Input records:
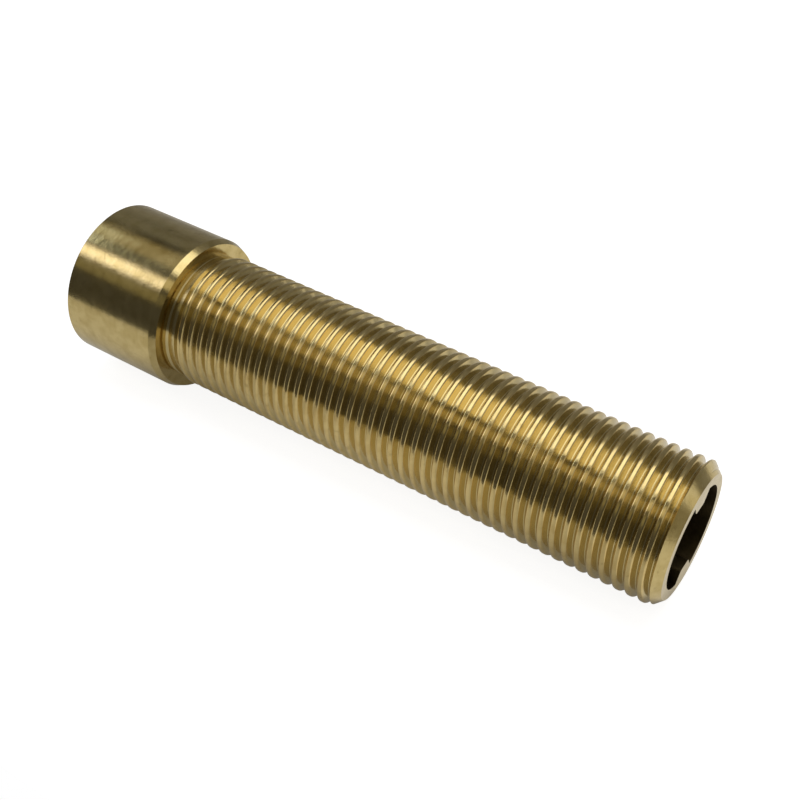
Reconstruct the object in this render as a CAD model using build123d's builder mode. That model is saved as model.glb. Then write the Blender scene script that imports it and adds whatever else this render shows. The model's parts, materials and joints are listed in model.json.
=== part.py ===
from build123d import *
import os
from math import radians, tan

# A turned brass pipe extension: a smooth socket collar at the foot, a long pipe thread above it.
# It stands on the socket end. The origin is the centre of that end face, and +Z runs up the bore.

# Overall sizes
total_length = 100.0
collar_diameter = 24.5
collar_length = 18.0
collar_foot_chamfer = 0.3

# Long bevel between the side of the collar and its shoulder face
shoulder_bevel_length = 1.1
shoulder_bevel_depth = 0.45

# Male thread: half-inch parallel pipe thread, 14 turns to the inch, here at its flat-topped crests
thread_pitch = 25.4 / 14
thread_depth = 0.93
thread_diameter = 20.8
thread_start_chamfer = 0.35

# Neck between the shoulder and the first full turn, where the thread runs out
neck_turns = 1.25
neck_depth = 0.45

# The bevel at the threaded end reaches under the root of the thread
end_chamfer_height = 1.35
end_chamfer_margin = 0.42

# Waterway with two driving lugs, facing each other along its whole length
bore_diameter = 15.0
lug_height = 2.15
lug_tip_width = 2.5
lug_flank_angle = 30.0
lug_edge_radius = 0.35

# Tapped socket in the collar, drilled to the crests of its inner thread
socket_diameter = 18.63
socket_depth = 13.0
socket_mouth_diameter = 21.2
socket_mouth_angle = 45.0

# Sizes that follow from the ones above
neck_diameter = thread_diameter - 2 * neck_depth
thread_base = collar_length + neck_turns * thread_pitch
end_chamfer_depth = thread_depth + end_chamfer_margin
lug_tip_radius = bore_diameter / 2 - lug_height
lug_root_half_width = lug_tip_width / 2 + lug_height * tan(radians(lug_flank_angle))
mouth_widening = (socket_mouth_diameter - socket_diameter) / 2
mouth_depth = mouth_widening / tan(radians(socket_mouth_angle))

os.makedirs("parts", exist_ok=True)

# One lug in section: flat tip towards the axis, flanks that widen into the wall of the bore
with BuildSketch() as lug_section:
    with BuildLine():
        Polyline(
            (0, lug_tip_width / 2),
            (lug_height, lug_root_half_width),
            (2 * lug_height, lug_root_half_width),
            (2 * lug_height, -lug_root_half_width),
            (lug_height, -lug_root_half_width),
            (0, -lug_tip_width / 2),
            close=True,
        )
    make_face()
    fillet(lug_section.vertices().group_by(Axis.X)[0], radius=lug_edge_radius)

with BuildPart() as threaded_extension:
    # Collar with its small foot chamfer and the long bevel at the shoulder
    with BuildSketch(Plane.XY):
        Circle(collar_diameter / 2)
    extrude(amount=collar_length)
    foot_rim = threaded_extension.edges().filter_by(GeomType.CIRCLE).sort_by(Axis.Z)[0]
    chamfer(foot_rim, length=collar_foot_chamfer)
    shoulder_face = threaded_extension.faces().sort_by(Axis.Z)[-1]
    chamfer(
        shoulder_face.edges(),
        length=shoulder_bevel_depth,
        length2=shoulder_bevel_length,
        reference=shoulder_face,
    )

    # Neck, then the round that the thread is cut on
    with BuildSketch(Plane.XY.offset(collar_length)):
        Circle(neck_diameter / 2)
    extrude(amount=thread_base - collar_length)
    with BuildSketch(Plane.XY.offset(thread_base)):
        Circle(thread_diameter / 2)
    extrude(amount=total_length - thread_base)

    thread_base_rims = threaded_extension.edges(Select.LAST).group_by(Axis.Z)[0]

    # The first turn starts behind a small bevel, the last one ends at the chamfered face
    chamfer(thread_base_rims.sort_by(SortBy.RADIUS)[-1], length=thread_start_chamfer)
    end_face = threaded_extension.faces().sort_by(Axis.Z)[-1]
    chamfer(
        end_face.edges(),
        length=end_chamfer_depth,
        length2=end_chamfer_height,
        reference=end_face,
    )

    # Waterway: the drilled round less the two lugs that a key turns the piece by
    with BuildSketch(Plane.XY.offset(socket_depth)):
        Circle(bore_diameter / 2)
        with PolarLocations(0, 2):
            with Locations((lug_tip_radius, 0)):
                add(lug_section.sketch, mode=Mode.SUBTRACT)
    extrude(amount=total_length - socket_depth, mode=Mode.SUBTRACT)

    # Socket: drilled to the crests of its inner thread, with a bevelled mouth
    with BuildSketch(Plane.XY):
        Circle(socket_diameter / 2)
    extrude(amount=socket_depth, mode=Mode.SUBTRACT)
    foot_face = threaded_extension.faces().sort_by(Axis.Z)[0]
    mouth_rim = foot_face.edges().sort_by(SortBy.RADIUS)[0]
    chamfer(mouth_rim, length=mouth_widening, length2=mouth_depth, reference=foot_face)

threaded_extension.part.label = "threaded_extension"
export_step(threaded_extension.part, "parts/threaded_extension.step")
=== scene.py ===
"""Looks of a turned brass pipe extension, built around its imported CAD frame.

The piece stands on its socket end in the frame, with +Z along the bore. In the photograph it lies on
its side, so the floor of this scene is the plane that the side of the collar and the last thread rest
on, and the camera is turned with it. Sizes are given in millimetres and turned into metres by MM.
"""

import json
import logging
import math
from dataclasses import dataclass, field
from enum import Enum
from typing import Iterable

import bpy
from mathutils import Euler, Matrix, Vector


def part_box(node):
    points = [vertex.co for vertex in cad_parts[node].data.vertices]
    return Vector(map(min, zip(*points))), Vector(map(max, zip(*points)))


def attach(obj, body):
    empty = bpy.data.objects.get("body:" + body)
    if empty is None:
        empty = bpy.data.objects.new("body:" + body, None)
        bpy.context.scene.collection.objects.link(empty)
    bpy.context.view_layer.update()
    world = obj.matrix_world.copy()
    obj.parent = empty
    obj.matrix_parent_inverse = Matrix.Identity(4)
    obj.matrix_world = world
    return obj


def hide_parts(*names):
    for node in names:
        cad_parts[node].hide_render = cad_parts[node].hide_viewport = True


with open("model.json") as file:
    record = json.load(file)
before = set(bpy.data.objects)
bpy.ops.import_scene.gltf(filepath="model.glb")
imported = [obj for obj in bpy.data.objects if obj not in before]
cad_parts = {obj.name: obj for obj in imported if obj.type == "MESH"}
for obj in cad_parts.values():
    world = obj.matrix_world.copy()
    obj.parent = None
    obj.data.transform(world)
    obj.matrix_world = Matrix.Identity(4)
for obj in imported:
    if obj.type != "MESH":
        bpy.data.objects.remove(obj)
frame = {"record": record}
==
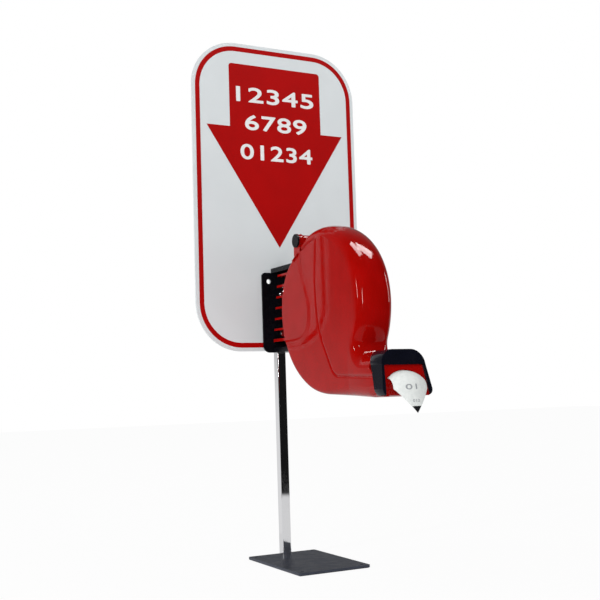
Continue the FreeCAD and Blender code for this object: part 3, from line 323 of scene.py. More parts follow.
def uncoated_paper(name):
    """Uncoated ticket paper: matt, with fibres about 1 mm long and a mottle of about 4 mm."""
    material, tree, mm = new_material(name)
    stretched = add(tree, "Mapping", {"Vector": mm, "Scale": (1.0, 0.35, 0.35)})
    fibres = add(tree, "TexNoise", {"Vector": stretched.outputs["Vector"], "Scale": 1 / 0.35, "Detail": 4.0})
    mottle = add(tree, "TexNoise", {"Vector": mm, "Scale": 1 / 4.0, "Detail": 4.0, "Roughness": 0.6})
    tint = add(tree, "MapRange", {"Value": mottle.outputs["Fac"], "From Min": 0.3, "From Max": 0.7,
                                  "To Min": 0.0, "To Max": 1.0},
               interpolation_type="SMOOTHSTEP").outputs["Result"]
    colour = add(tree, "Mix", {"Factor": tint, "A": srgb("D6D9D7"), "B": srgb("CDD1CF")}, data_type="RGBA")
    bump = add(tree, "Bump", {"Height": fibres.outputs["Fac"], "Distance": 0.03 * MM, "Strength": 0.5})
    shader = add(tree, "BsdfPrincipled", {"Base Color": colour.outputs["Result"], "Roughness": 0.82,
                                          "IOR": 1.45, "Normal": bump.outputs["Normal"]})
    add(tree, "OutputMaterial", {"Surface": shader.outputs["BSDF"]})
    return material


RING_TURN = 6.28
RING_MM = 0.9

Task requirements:
Within the listing above, give again exactly every line from the line with "foot_face = threaded_extension.faces().sort_by(Axis.Z)[0]" through the line with "imported = [obj", both included, and no other line.

Solution to this task:
    foot_face = threaded_extension.faces().sort_by(Axis.Z)[0]
    mouth_rim = foot_face.edges().sort_by(SortBy.RADIUS)[0]
    chamfer(mouth_rim, length=mouth_widening, length2=mouth_depth, reference=foot_face)

threaded_extension.part.label = "threaded_extension"
export_step(threaded_extension.part, "parts/threaded_extension.step")
=== scene.py ===
"""Looks of a turned brass pipe extension, built around its imported CAD frame.

The piece stands on its socket end in the frame, with +Z along the bore. In the photograph it lies on
its side, so the floor of this scene is the plane that the side of the collar and the last thread rest
on, and the camera is turned with it. Sizes are given in millimetres and turned into metres by MM.
"""

import json
import logging
import math
from dataclasses import dataclass, field
from enum import Enum
from typing import Iterable

import bpy
from mathutils import Euler, Matrix, Vector


def part_box(node):
    points = [vertex.co for vertex in cad_parts[node].data.vertices]
    return Vector(map(min, zip(*points))), Vector(map(max, zip(*points)))


def attach(obj, body):
    empty = bpy.data.objects.get("body:" + body)
    if empty is None:
        empty = bpy.data.objects.new("body:" + body, None)
        bpy.context.scene.collection.objects.link(empty)
    bpy.context.view_layer.update()
    world = obj.matrix_world.copy()
    obj.parent = empty
    obj.matrix_parent_inverse = Matrix.Identity(4)
    obj.matrix_world = world
    return obj


def hide_parts(*names):
    for node in names:
        cad_parts[node].hide_render = cad_parts[node].hide_viewport = True


with open("model.json") as file:
    record = json.load(file)
before = set(bpy.data.objects)
bpy.ops.import_scene.gltf(filepath="model.glb")
imported = [obj for obj in bpy.data.objects if obj not in before]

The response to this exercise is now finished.